# Boy dies after masterbating 42 times...



## CBR (Aug 12, 2004)

> A 16-year-old boy died after masturbating 42 times without stopping in Rubiato town, in Goiás region, Brazil.
> 
> His mother told a local newspaper that she already knew about his son’s addiction and that she planned to see the doctor, but the decision came too late.
> 
> ...


Just goes to show there is no form of safe sex out there.


----------



## Hiplop (May 12, 2006)

bs


----------



## Dub (Dec 4, 2008)

That's crazy


----------



## Amber B (Dec 9, 2007)

You can't seriously jerk yourself to death can, you? Guys are funny.


----------



## Brye (Jan 28, 2006)

I find that incredibly hard to believe. If true though, 42 times? Jesus.


----------



## Magic (Feb 28, 2009)

Pfft, _only_ 42 times.


----------



## WWE (Jul 16, 2011)

Damn, 1000 Ways to die... lets see what you got


----------



## Pop Tatari (May 27, 2011)

what a loser


----------



## 2K JAY (Jan 2, 2011)

I don't believe this.


----------



## stevefox1200 (Jul 7, 2009)

PARTY PARTY PARTY PARTY PARTY PARTY PARTY PARTY


----------



## Brye (Jan 28, 2006)

How the fuck would your arm not get incredibly tired from that?


----------



## Amber B (Dec 9, 2007)

Perhaps he had a machine that did it for him and it accidentally cut off his circulation completely and killed him. If he was that addicted already, it wouldn't surprise me.


----------



## swagger_ROCKS (Jun 5, 2010)

Palmela Anderson is a true lady killer.


----------



## Magic (Feb 28, 2009)

Brye said:


> How the fuck would your arm not get incredibly tired from that?


Maybe he was able to do it with both arms or the arm muscle got really jacked(haha get it?) due to him jerking so much.


----------



## Cole Phelps (Jun 12, 2011)

Is that even possible ?


----------



## Rezze (Jun 18, 2011)

That seems like it would be incredibly painful


----------



## Cole Phelps (Jun 12, 2011)

yeah once i blow once i loss interest and go to sleep


----------



## Bullydully (Jun 28, 2011)

LOLWTF


----------



## Walls (Apr 14, 2004)

I don't believe this at all. I've jerked off 43 times in one day and was fine. Dude was a pussy if he died from that.


----------



## Rezze (Jun 18, 2011)

Shame really. His arm must have been very muscular. He would have made an awesome arm wrestler.


----------



## Walls (Apr 14, 2004)

Rezze said:


> Shame really. His arm must have been very muscular. He would have made an awesome arm wrestler.


----------



## Myers (Jan 19, 2004)

Fuck!
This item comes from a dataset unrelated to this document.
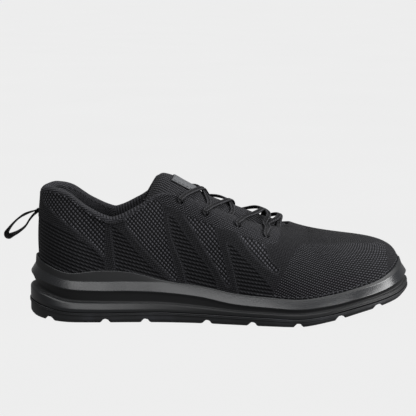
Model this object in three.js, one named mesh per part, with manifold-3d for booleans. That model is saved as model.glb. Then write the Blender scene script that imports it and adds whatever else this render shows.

My dick feels like it's about to fall off after having sex/masturbating 3-4 times in a row. 

And how do they know he jerked it 42 times?


----------



## Jatt Kidd (Jan 28, 2004)

I can go once, tell her I need to eat a sandwich for 3 minutes and get right back for another, but then third time I feel dehydrated. How he even, I don't, 42? Like

What the, I don't even


----------



## Magic (Feb 28, 2009)

I wonder if its even possible to get hard 42 times in a row.


----------



## Evolution (Sep 23, 2005)

Surely the novelty must of worn off once he made it to double figures.


----------



## Virgil_85 (Feb 6, 2006)

Cole Phelps said:


> Is that even possible ?


No, it isn't. Unless they mean he didn't sleep for about a week and died from exhaustion.


----------



## Death Rider (May 18, 2011)

I have done it 100 times in a row and felt fine. What a loser


----------



## Pickaldo (Mar 14, 2010)

"...he was attracted to all kind of women, regardless of *texture physics*, color and age"

What?


----------



## Walls (Apr 14, 2004)

UnDeFeatedKing said:


> I wonder if its even possible to get hard 42 times in a row.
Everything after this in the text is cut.